(Dataset records)
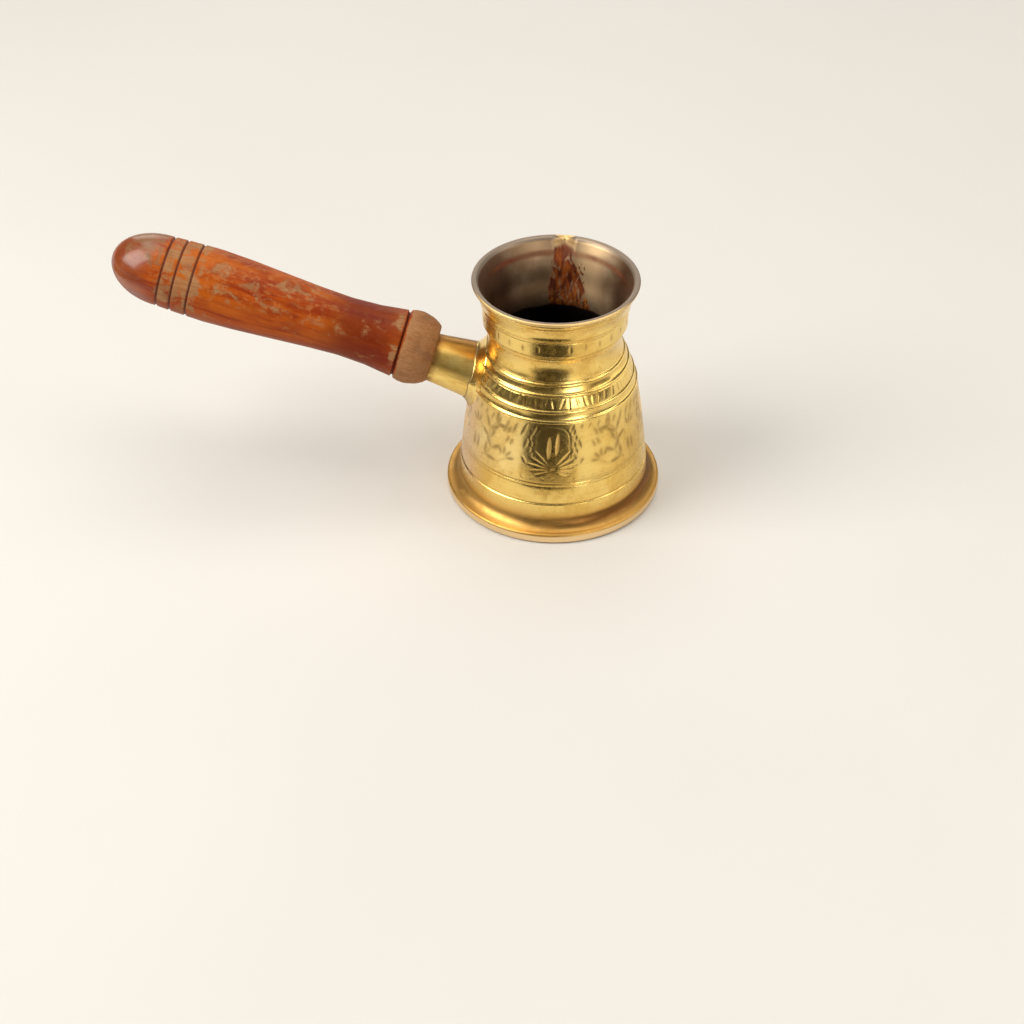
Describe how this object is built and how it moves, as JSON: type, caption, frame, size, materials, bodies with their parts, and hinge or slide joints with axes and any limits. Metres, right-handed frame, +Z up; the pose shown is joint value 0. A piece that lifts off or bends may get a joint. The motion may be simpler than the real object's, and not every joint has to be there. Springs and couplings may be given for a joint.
{
  "type": "coffee pot",
  "caption": "Long-handled Turkish coffee pot of turned brass with a tinned inside, a pressed pouring lip, chased bands, a wide foot and a turned wooden handle on a brazed ferrule.",
  "frame": {"origin": "centre of the foot's flat underside", "axes": "+Z up along the pot's axis; the handle leaves along -X and rises; the pouring lip faces +Y"},
  "size_m": [0.2019, 0.08, 0.0935],
  "materials": {
    "brass": "polished cast and turned brass with chased marks, darkened in the recesses",
    "tin": "worn wiped tin, coffee-stained, nearly black below the throat",
    "ferrule_brass": "polished brass with lengthwise file marks",
    "braze": "bright run of braze with a dark edge",
    "steel": "plain zinc-plated steel",
    "wood": "red-brown lacquered beech, worn pale on the collar and the upper side"
  },
  "bodies": {
    "root": {"pot_body": "brass", "tin_lining": "tin", "ferrule": "ferrule_brass", "braze_fillet": "braze", "root_plug": "ferrule_brass", "stud": "steel", "lock_washer": "steel", "lock_nut": "steel", "threaded_insert": "ferrule_brass", "wooden_handle": "wood"}
  },
  "joints": []
}
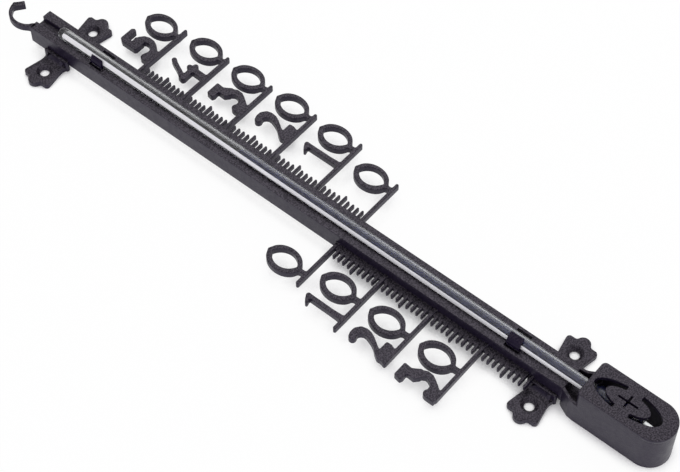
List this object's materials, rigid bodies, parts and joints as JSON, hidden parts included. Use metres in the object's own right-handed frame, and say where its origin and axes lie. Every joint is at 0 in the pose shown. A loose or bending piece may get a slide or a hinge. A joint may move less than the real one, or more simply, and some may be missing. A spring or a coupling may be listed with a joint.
{
  "type": "outdoor thermometer",
  "caption": "Long open plastic window thermometer with a bare raised scale, a clipped glass stem, a vented bulb housing, screw lugs and a hanging hook.",
  "frame": {"origin": "middle of the four screw holes, on the wall plane at the frame's back", "axes": "+X to the reader's right, +Y along the thermometer towards the hanging hook, +Z out of the wall towards the reader"},
  "size_m": [0.0661, 0.2787, 0.0162],
  "materials": {
    "frame_plastic": "semi-gloss moulded",
    "clear_glass": "clear drawn",
    "blue_liquid": "dyed liquid"
  },
  "bodies": {
    "frame": {"channel_bar": "frame_plastic", "hanging_hook": "frame_plastic", "lug_upper_left": "frame_plastic", "lug_upper_right": "frame_plastic", "lug_lower_left": "frame_plastic", "lug_lower_right": "frame_plastic", "warm_tick_comb": "frame_plastic", "cold_tick_comb": "frame_plastic", "mark_warm_50": "frame_plastic", "mark_warm_40": "frame_plastic", "mark_warm_30": "frame_plastic", "mark_warm_20": "frame_plastic", "mark_warm_10": "frame_plastic", "mark_warm_0": "frame_plastic", "mark_cold_0": "frame_plastic", "mark_cold_10": "frame_plastic", "mark_cold_20": "frame_plastic", "mark_cold_30": "frame_plastic", "clip_upper": "frame_plastic", "clip_lower": "frame_plastic", "neck_shoulder": "frame_plastic", "bulb_housing": "frame_plastic", "vented_cover": "frame_plastic", "glass_stem": "clear_glass", "glass_bulb": "clear_glass", "bulb_liquid": "blue_liquid", "liquid_thread": "blue_liquid"},
    "tip": {"liquid_tip": "blue_liquid"}
  },
  "joints": [
    {"name": "reading", "type": "slide", "parent": "frame", "child": "tip", "axis": [0, 1, 0], "range_m": [-0.125, 0.053], "deforming": ["liquid_thread"]}
  ]
}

• **Aim of the exercise**
Please set down all the data word for word.

• **Task output**
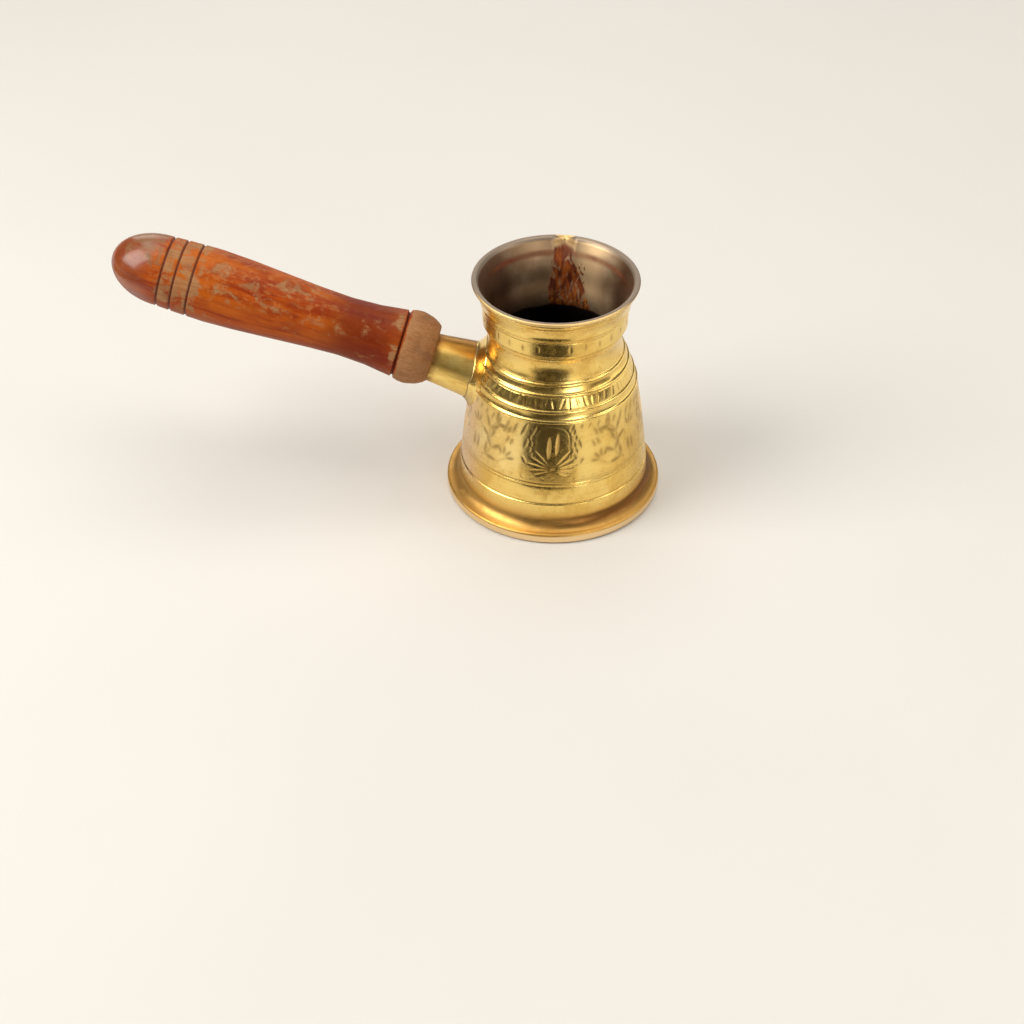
Describe how this object is built and how it moves, as JSON: type, caption, frame, size, materials, bodies with their parts, and hinge or slide joints with axes and any limits. Metres, right-handed frame, +Z up; the pose shown is joint value 0. A piece that lifts off or bends may get a joint. The motion may be simpler than the real object's, and not every joint has to be there. Springs and couplings may be given for a joint.
{
  "type": "coffee pot",
  "caption": "Long-handled Turkish coffee pot of turned brass with a tinned inside, a pressed pouring lip, chased bands, a wide foot and a turned wooden handle on a brazed ferrule.",
  "frame": {"origin": "centre of the foot's flat underside", "axes": "+Z up along the pot's axis; the handle leaves along -X and rises; the pouring lip faces +Y"},
  "size_m": [0.2019, 0.08, 0.0935],
  "materials": {
    "brass": "polished cast and turned brass with chased marks, darkened in the recesses",
    "tin": "worn wiped tin, coffee-stained, nearly black below the throat",
    "ferrule_brass": "polished brass with lengthwise file marks",
    "braze": "bright run of braze with a dark edge",
    "steel": "plain zinc-plated steel",
    "wood": "red-brown lacquered beech, worn pale on the collar and the upper side"
  },
  "bodies": {
    "root": {"pot_body": "brass", "tin_lining": "tin", "ferrule": "ferrule_brass", "braze_fillet": "braze", "root_plug": "ferrule_brass", "stud": "steel", "lock_washer": "steel", "lock_nut": "steel", "threaded_insert": "ferrule_brass", "wooden_handle": "wood"}
  },
  "joints": []
}
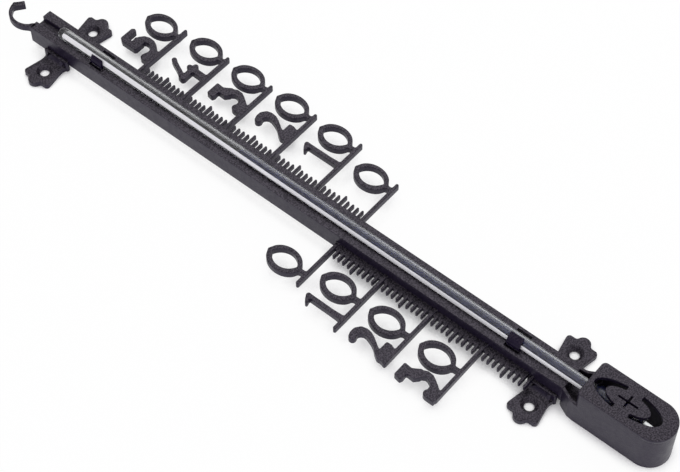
List this object's materials, rigid bodies, parts and joints as JSON, hidden parts included. Use metres in the object's own right-handed frame, and say where its origin and axes lie. Every joint is at 0 in the pose shown. A loose or bending piece may get a slide or a hinge. A joint may move less than the real one, or more simply, and some may be missing. A spring or a coupling may be listed with a joint.
{
  "type": "outdoor thermometer",
  "caption": "Long open plastic window thermometer with a bare raised scale, a clipped glass stem, a vented bulb housing, screw lugs and a hanging hook.",
  "frame": {"origin": "middle of the four screw holes, on the wall plane at the frame's back", "axes": "+X to the reader's right, +Y along the thermometer towards the hanging hook, +Z out of the wall towards the reader"},
  "size_m": [0.0661, 0.2787, 0.0162],
  "materials": {
    "frame_plastic": "semi-gloss moulded",
    "clear_glass": "clear drawn",
    "blue_liquid": "dyed liquid"
  },
  "bodies": {
    "frame": {"channel_bar": "frame_plastic", "hanging_hook": "frame_plastic", "lug_upper_left": "frame_plastic", "lug_upper_right": "frame_plastic", "lug_lower_left": "frame_plastic", "lug_lower_right": "frame_plastic", "warm_tick_comb": "frame_plastic", "cold_tick_comb": "frame_plastic", "mark_warm_50": "frame_plastic", "mark_warm_40": "frame_plastic", "mark_warm_30": "frame_plastic", "mark_warm_20": "frame_plastic", "mark_warm_10": "frame_plastic", "mark_warm_0": "frame_plastic", "mark_cold_0": "frame_plastic", "mark_cold_10": "frame_plastic", "mark_cold_20": "frame_plastic", "mark_cold_30": "frame_plastic", "clip_upper": "frame_plastic", "clip_lower": "frame_plastic", "neck_shoulder": "frame_plastic", "bulb_housing": "frame_plastic", "vented_cover": "frame_plastic", "glass_stem": "clear_glass", "glass_bulb": "clear_glass", "bulb_liquid": "blue_liquid", "liquid_thread": "blue_liquid"},
    "tip": {"liquid_tip": "blue_liquid"}
  },
  "joints": [
    {"name": "reading", "type": "slide", "parent": "frame", "child": "tip", "axis": [0, 1, 0], "range_m": [-0.125, 0.053], "deforming": ["liquid_thread"]}
  ]
}